*The problem*. Starting at the top of the records, output every line through the one that contains "const far = 900;", keeping each exactly as it appears.

*The records*.
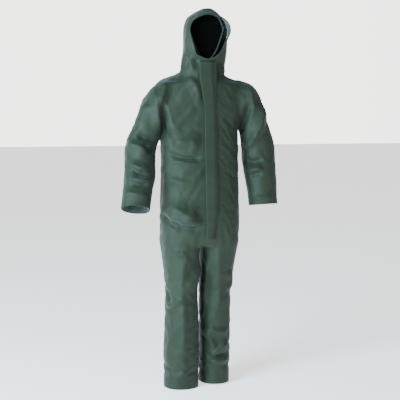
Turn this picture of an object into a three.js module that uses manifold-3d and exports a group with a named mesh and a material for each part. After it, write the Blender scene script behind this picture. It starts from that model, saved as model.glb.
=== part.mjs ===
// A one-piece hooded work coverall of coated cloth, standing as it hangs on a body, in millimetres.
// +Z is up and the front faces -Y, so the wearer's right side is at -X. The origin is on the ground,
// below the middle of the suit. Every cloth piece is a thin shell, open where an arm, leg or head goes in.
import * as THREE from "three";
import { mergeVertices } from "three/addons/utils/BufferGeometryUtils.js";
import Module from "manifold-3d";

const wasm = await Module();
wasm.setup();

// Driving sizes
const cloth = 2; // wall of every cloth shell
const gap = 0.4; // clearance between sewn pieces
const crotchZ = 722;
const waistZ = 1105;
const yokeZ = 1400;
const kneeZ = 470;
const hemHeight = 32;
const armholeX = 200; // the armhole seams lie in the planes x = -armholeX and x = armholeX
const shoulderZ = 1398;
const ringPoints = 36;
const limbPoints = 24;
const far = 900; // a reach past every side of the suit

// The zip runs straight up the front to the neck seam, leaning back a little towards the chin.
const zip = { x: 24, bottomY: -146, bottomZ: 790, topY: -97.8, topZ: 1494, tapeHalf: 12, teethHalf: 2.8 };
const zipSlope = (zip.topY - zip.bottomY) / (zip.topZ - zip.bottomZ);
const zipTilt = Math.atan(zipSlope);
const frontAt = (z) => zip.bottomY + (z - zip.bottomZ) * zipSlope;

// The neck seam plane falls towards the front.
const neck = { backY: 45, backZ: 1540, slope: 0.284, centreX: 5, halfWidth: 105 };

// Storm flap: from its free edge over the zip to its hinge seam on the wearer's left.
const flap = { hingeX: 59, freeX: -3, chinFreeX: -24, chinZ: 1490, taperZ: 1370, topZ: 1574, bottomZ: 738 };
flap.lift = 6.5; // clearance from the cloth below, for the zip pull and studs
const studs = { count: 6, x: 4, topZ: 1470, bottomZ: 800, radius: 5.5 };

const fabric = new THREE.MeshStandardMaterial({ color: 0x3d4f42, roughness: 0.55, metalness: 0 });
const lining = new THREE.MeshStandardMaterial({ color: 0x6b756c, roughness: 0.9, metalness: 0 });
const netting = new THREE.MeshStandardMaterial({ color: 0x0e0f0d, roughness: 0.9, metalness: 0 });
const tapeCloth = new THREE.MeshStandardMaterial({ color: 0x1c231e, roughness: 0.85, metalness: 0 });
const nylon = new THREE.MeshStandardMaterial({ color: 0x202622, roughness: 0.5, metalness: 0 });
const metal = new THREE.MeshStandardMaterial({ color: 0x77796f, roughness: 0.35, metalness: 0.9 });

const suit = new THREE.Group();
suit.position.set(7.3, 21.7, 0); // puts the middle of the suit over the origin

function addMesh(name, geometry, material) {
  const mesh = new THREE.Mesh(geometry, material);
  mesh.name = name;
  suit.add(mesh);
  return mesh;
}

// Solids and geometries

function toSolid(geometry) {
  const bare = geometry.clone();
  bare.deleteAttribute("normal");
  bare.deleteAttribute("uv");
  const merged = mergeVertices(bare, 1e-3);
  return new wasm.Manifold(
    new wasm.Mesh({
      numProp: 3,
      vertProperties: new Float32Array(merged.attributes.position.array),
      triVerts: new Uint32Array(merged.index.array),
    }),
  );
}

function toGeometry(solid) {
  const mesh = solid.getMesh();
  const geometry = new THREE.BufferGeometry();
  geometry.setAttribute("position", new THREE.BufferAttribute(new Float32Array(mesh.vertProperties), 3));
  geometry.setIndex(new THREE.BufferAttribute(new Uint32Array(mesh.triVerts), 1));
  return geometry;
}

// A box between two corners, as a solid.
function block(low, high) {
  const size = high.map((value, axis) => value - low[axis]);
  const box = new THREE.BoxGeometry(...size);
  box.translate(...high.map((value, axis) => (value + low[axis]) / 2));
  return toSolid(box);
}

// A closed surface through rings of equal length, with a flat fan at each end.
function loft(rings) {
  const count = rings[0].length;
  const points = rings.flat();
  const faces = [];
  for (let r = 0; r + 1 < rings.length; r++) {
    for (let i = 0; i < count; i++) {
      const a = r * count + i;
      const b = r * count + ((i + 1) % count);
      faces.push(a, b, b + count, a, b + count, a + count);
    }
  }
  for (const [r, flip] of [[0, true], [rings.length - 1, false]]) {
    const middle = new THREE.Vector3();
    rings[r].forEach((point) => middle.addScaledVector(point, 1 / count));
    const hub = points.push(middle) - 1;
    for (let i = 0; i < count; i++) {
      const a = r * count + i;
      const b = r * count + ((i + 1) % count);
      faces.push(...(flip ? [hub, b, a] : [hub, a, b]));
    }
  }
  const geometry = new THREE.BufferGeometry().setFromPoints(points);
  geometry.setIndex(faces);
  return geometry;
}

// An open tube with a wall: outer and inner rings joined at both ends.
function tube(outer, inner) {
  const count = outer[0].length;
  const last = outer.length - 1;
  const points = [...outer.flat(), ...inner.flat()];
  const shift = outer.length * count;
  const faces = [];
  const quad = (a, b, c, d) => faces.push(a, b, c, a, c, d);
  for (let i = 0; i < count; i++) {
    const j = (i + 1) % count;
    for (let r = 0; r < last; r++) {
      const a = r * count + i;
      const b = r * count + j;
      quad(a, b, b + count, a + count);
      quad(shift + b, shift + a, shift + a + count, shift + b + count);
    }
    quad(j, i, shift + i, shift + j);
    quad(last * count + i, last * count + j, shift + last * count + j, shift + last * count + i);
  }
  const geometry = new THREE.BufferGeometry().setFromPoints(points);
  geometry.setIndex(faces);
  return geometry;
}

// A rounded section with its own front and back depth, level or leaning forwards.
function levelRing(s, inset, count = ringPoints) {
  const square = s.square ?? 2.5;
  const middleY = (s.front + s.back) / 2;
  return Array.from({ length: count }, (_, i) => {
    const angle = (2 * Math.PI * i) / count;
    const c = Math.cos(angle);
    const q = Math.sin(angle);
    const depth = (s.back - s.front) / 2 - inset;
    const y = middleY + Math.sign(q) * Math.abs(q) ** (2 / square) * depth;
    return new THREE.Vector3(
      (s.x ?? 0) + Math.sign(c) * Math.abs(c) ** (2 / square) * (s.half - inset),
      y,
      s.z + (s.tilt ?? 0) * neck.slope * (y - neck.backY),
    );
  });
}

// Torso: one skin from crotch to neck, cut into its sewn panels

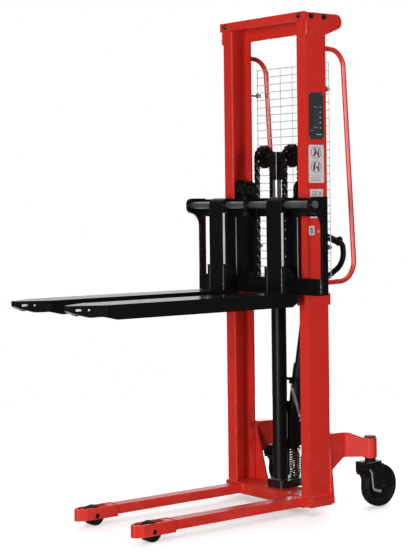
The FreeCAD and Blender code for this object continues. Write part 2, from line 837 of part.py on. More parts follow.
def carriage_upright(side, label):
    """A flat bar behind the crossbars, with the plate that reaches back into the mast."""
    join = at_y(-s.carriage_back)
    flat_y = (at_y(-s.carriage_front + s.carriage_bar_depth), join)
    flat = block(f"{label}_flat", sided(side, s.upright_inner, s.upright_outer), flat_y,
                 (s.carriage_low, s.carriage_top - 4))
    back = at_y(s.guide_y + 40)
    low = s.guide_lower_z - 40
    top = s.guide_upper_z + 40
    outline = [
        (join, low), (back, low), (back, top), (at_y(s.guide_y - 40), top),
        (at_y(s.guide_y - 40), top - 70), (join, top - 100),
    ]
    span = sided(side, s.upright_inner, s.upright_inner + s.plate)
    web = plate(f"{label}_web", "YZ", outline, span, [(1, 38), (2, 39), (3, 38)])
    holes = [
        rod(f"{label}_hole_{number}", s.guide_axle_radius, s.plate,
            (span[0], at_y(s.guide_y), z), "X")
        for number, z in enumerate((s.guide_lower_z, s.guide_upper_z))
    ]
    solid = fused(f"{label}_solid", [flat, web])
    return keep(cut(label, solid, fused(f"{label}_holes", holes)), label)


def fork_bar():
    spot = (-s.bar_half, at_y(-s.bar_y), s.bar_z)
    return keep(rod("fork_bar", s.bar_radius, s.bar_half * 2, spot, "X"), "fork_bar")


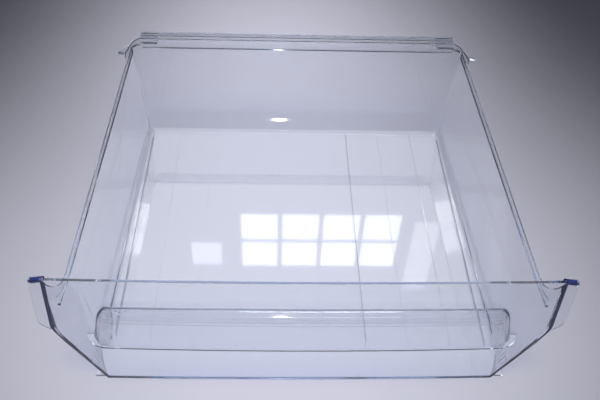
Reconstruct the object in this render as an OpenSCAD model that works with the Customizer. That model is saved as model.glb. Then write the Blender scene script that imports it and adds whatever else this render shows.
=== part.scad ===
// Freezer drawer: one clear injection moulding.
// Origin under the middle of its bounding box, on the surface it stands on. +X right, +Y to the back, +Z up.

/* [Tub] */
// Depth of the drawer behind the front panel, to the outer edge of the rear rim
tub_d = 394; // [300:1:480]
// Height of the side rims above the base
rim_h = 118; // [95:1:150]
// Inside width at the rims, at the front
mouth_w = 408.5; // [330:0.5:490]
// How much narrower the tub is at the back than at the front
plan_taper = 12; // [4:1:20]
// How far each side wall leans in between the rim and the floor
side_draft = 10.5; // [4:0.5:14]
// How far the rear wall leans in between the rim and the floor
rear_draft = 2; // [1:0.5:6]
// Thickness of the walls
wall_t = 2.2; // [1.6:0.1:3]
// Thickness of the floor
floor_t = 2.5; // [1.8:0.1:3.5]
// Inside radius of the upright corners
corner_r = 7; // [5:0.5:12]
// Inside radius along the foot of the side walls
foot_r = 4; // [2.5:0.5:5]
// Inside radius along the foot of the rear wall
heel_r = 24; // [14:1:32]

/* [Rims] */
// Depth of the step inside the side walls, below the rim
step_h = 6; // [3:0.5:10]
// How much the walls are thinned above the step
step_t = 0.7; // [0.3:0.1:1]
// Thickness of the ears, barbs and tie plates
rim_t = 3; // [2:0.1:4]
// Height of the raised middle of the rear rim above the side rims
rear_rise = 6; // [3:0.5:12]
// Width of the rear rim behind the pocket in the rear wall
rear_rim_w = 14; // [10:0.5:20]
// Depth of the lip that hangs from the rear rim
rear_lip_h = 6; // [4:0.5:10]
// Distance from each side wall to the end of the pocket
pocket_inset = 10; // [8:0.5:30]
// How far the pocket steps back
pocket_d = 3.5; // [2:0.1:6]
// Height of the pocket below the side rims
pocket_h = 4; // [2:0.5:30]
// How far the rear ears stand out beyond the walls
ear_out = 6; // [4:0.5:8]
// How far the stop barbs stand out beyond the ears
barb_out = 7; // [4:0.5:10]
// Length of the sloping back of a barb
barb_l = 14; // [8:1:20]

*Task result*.
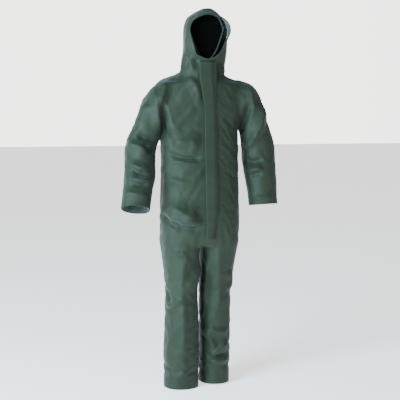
Turn this picture of an object into a three.js module that uses manifold-3d and exports a group with a named mesh and a material for each part. After it, write the Blender scene script behind this picture. It starts from that model, saved as model.glb.
=== part.mjs ===
// A one-piece hooded work coverall of coated cloth, standing as it hangs on a body, in millimetres.
// +Z is up and the front faces -Y, so the wearer's right side is at -X. The origin is on the ground,
// below the middle of the suit. Every cloth piece is a thin shell, open where an arm, leg or head goes in.
import * as THREE from "three";
import { mergeVertices } from "three/addons/utils/BufferGeometryUtils.js";
import Module from "manifold-3d";

const wasm = await Module();
wasm.setup();

// Driving sizes
const cloth = 2; // wall of every cloth shell
const gap = 0.4; // clearance between sewn pieces
const crotchZ = 722;
const waistZ = 1105;
const yokeZ = 1400;
const kneeZ = 470;
const hemHeight = 32;
const armholeX = 200; // the armhole seams lie in the planes x = -armholeX and x = armholeX
const shoulderZ = 1398;
const ringPoints = 36;
const limbPoints = 24;
const far = 900; // a reach past every side of the suit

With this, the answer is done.